I am, for people who don't know me, a girl but a downstairs one. When I joined I was the only female programmer, we briefly rose to three, then back to one, and are now two. I replied that I'd like to join them for lunch - many of the upstairs people I barely know to speak to, and feel I ought to make more effort - and would play along with the Secret Santa which appears to be involved. I fear smarter clothes and chardonnay may be the order of the day.

Rather belatedly, it occurred to me that if, for example, the engineers organised a Blokes' Night Out to which I wasn't invited I'd feel somewhat put out. Is it, therefore, hypocritical of me to join in with a Girls' Christmas Lunch to which I've been invited for my chromosomes rather than my charming and witty banter ? Why, in the workplace, are girly lunches considered acceptable while an outing from which women are excluded thought to be all kinds of bad ?

I suspect that, in a lot of cases, outings like this are organised and none of the excluded people are actually bothered. Few people will protest inequality if they don't actually want the thing they didn't get. The test would come if one of my company's male employees asked (for some reason) to be included. I remember a male friend of mine objecting bitterly that he wasn't invited to a hen night, even though he was close to most of the people involved and expressed interest. I, by contrast, thoroughly enjoyed [livejournal.com profile] undyingking's stag night.

I must admit, I'm looking forward with curiosity to a girly lunch. I've no idea what goes on at such things.

Date: 2006-11-15 11:54 pm (UTC)
From: [identity profile] lanfykins.livejournal.com
Really? Why?

I didn't used to like the idea, but it works really well at Exony.

Date: 2006-11-16 12:02 am (UTC)
From: [identity profile] venta.livejournal.com
Why do I dislike it ?

In general, I dislike open plan rooms as I find them cold (they appear that way even when they're not), unfriendly, barnlike and slightly scary.

In this case, I think that each room at work has its own ethos, and without the boundaries it'd just be bland. Not to mention noisy and distracting. The discussions at present which start between two people and draw in the remaining 3 or so in the room would either never get beyond 2 (losing valuable input) or draw in far more (potentially wasting time).

I think humans (or a lot of them) like to hide in corners, like to have a wall behind them, like to mark out territory and like to have a community around them. Open-plan breaks pretty much all these rules.

Date: 2006-11-16 12:09 am (UTC)
From: [identity profile] lanfykins.livejournal.com
What appears to happen in practice is that what was once 'rooms' becomes 'tables'. There's still boundaries.

Things also aren't that much noisier, though I'm not sure why not! The discussions occasionally pull in people from other tables (like me, if I hear certain key words!), but that's to the good rather than the bad (an awful lot of problems get solved by someone random catching a key word and going, 'oh yes, I had that bug yesterday, you do this to fix it'), and they certainly don't pull in the entire office.

As for a sense of community... R&D are still one community, and Support are another, and Professional Services a third still, but there's much more interaction between them.
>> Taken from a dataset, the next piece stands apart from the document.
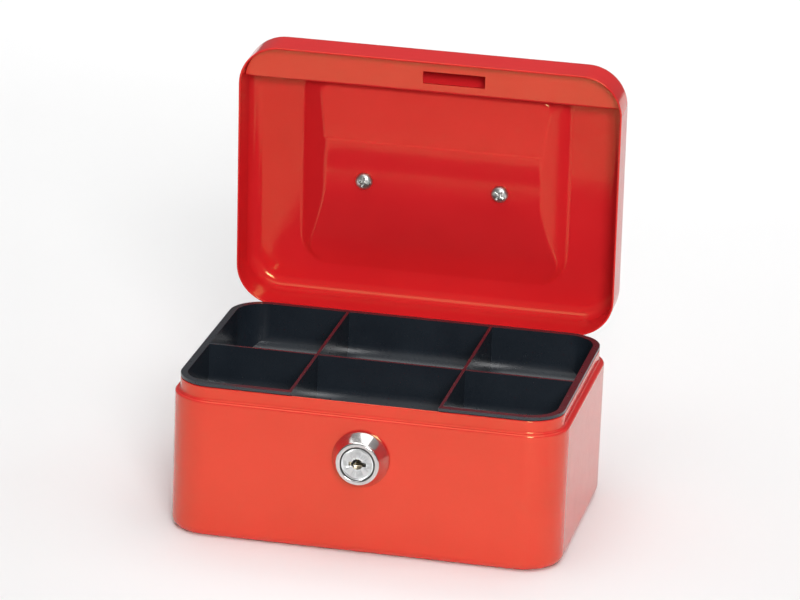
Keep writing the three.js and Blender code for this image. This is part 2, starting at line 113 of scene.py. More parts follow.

Because we also hot-desk (a practice whose theory I hate, but whose practice I love), you can end up sitting with new and interesting people, who can tell you new and interesting things about parts of the system. Because people are, after all, reactionary creatures, there is a tendency for certain people to sit in certain places; for example, I normally sit at a table with two other people, but the fourth spot on that table is whoever comes in too late to sit with the cool kids. Thus we get the benefit of both worlds; the novelty of new perspectives and information, but with a sense of continuous community from the three of us who are always there.

Try it. You might like it :)

Date: 2006-11-16 12:10 am (UTC)
From: [identity profile] marjory.livejournal.com
Open-plan is very noisy... Plus there are more people with a stake to disagree re level of heatimg/air-con (from she whose body thermostat runs on sollipsistic lines).